━━━ RECORDS PROVIDED

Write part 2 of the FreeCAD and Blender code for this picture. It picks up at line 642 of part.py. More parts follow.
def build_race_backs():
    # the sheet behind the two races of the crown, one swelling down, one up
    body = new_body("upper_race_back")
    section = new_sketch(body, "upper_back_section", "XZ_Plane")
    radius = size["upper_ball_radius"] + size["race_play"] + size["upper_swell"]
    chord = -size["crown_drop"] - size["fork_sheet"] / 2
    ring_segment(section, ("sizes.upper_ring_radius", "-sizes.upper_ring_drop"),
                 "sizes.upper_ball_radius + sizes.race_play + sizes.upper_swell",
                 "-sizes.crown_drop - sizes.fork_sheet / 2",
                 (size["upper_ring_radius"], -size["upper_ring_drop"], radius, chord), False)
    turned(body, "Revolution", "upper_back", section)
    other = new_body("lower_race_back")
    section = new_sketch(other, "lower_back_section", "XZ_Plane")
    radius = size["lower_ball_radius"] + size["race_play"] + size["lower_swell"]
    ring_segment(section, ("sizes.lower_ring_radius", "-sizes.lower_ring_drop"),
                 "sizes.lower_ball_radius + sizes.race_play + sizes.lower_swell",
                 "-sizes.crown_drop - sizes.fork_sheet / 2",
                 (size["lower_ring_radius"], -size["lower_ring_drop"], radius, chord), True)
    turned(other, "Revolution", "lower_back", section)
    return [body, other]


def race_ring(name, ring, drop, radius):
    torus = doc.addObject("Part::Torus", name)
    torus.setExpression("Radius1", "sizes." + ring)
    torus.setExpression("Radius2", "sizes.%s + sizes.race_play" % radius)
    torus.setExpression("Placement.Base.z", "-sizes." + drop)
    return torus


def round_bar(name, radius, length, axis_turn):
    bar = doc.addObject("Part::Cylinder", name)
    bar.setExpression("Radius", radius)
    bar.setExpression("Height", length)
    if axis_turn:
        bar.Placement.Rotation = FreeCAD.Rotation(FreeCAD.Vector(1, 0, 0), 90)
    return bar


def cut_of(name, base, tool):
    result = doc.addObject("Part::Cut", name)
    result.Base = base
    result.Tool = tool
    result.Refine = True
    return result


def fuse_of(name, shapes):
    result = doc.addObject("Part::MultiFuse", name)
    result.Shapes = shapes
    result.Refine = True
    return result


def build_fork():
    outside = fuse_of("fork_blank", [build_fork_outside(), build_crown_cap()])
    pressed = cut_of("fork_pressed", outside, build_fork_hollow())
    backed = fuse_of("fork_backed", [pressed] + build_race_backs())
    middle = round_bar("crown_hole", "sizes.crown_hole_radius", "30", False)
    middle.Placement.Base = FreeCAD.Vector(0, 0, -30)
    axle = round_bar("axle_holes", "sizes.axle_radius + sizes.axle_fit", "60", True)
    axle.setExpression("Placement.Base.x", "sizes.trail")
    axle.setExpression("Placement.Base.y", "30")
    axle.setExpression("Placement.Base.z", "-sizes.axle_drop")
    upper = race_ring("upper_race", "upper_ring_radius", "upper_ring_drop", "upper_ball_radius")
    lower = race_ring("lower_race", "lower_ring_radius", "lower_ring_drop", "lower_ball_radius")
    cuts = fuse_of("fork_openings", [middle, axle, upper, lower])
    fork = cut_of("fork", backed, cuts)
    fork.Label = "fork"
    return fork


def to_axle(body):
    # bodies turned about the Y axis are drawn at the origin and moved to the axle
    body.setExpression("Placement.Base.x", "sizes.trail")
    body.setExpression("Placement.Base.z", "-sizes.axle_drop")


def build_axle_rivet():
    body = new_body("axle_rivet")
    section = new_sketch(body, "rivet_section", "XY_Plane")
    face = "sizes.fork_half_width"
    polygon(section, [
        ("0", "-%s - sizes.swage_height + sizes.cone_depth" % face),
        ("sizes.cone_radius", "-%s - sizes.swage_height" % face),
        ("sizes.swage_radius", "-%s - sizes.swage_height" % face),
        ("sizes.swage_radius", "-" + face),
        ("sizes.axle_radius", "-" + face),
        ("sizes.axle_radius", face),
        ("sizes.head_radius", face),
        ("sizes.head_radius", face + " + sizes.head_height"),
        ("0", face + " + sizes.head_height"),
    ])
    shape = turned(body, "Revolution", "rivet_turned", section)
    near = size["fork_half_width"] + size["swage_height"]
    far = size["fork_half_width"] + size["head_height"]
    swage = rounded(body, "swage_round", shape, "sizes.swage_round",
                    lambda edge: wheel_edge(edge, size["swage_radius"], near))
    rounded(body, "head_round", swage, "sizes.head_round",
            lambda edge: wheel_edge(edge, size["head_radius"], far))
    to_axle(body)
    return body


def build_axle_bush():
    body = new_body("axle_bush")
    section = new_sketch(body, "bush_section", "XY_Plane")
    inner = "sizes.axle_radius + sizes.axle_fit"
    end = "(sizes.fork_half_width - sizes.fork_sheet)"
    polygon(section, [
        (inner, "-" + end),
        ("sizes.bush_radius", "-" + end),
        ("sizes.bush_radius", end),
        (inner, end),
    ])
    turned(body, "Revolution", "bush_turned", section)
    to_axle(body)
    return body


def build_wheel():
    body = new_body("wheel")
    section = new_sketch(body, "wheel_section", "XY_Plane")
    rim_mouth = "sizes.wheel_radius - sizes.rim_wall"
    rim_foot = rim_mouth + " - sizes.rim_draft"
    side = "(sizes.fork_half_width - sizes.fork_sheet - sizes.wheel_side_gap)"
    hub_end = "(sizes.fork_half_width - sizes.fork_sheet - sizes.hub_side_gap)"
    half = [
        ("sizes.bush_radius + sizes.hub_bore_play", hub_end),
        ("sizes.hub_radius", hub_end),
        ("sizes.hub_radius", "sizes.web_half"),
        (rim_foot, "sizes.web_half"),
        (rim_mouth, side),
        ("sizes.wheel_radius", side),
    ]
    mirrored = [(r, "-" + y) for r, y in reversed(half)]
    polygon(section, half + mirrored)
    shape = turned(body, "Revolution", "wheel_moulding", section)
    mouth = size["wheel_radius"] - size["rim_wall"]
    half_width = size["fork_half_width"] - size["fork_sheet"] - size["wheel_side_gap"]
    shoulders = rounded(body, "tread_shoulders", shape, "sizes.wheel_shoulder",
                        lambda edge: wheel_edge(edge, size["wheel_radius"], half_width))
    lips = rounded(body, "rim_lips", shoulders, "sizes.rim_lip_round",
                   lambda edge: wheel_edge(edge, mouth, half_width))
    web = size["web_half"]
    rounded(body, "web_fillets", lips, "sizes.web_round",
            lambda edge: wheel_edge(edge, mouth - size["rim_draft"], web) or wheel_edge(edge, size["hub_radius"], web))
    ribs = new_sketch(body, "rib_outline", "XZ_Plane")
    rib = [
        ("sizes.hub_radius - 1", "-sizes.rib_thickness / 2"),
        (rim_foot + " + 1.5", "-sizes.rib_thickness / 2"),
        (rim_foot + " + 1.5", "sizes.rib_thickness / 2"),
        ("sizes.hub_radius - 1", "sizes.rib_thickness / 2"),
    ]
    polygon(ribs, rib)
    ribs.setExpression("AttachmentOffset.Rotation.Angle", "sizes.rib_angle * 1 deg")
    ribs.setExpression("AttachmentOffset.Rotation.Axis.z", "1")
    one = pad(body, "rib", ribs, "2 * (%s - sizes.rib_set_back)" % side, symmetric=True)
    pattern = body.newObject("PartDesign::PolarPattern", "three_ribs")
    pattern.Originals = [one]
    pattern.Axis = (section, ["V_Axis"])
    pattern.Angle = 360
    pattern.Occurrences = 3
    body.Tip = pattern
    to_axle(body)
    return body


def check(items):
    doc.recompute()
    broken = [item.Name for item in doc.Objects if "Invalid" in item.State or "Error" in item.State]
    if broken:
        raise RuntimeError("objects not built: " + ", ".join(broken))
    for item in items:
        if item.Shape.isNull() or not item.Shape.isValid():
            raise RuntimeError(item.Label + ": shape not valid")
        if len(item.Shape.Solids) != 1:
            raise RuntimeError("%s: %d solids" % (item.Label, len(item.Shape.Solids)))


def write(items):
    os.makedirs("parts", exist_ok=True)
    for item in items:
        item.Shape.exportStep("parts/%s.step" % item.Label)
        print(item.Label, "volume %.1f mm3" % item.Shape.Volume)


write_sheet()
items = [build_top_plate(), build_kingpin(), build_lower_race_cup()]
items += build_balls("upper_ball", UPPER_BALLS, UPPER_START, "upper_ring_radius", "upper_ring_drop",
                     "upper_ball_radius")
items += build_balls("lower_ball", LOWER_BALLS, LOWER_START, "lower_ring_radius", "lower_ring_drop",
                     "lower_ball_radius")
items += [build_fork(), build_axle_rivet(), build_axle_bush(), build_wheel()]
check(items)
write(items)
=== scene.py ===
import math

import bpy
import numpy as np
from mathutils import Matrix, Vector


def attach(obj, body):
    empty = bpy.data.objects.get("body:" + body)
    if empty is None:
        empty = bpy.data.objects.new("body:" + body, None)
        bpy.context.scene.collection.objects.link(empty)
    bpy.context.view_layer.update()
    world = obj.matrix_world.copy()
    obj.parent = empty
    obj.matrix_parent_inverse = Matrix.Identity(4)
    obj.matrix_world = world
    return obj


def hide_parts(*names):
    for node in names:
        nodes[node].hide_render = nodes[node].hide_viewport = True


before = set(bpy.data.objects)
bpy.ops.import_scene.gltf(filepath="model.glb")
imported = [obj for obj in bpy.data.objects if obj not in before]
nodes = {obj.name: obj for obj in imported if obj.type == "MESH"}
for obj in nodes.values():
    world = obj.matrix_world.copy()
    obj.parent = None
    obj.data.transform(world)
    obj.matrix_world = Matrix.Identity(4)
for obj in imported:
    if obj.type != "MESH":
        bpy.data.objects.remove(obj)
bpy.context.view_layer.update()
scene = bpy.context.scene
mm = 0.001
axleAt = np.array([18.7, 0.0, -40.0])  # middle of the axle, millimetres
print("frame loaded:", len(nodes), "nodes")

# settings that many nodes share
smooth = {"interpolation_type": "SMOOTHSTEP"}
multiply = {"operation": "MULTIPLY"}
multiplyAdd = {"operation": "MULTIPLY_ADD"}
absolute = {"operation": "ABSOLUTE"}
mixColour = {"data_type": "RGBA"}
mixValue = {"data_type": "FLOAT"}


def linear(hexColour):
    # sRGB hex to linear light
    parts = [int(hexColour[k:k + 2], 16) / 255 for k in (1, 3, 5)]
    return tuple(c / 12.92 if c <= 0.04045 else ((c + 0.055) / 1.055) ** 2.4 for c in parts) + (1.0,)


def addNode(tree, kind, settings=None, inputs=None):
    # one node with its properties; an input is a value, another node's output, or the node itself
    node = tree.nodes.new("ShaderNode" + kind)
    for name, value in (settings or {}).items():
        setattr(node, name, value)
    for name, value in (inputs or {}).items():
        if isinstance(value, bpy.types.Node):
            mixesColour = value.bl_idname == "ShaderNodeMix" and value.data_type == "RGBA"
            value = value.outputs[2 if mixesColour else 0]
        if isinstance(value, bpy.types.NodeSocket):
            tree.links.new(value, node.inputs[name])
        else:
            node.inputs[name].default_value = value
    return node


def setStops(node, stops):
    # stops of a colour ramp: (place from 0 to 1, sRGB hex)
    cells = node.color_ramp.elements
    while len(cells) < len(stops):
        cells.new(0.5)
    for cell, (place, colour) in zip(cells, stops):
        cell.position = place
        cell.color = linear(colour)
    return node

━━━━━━
━━━ RECORDS PROVIDED

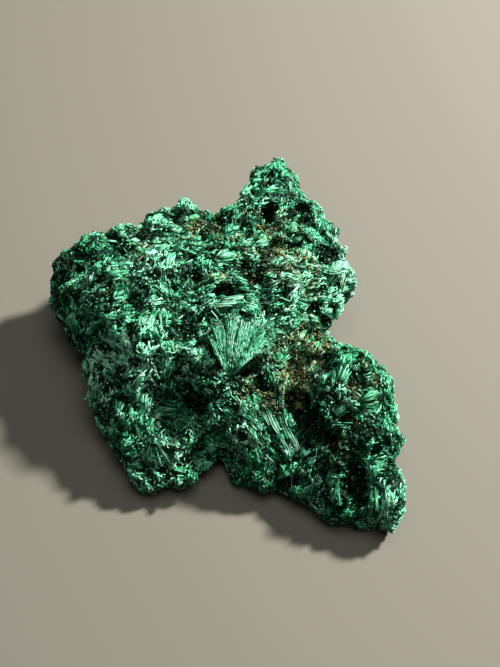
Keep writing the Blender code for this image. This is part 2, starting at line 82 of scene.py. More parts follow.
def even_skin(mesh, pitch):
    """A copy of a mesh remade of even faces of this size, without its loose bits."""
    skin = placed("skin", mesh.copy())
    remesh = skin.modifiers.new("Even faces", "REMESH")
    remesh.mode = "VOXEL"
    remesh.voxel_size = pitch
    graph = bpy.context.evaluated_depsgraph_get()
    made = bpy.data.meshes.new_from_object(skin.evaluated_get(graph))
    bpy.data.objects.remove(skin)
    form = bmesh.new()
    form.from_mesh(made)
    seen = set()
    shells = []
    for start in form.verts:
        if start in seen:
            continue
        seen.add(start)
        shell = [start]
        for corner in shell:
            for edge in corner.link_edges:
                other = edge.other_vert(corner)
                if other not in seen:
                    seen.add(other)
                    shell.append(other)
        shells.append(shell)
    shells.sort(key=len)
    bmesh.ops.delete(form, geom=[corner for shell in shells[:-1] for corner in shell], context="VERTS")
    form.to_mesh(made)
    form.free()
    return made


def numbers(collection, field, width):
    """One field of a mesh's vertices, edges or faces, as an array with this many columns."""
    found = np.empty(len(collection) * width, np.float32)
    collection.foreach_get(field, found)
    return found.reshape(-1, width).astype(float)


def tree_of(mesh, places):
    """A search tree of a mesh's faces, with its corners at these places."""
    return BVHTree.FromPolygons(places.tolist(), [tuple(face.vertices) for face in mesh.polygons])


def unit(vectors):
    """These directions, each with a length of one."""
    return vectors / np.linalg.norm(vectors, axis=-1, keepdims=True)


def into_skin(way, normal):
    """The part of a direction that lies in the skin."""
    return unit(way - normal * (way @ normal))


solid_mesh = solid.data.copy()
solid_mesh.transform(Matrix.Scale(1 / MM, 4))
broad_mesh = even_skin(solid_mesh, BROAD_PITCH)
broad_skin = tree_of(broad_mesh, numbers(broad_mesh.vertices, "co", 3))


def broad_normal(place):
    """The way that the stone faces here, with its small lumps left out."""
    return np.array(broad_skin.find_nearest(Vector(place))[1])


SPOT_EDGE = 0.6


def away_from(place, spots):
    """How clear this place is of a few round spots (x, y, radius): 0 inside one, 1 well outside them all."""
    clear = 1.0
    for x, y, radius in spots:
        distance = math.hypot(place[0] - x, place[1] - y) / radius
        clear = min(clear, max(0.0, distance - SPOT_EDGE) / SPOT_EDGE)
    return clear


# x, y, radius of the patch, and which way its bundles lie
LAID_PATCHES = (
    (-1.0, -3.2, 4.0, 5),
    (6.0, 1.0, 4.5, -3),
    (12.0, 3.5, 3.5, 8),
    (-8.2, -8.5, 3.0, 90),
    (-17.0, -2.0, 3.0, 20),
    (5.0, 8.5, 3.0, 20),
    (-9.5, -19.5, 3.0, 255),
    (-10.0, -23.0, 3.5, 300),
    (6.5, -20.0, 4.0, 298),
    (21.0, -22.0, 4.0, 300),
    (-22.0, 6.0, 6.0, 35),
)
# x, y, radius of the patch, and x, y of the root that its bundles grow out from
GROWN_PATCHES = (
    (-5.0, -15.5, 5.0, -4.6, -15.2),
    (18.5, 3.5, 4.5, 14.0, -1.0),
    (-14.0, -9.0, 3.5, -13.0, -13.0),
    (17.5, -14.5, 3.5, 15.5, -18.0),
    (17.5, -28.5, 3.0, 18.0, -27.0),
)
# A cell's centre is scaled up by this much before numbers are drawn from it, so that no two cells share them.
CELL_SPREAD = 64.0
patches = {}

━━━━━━

--- WORK INSTRUCTIONS ---
Using the records above, gather all lines where the string "None" is present.

--- TASK SOLUTION ---
    if empty is None:
        empty = bpy.data.objects.new("body:" + body, None)
    obj.parent = None
def addNode(tree, kind, settings=None, inputs=None):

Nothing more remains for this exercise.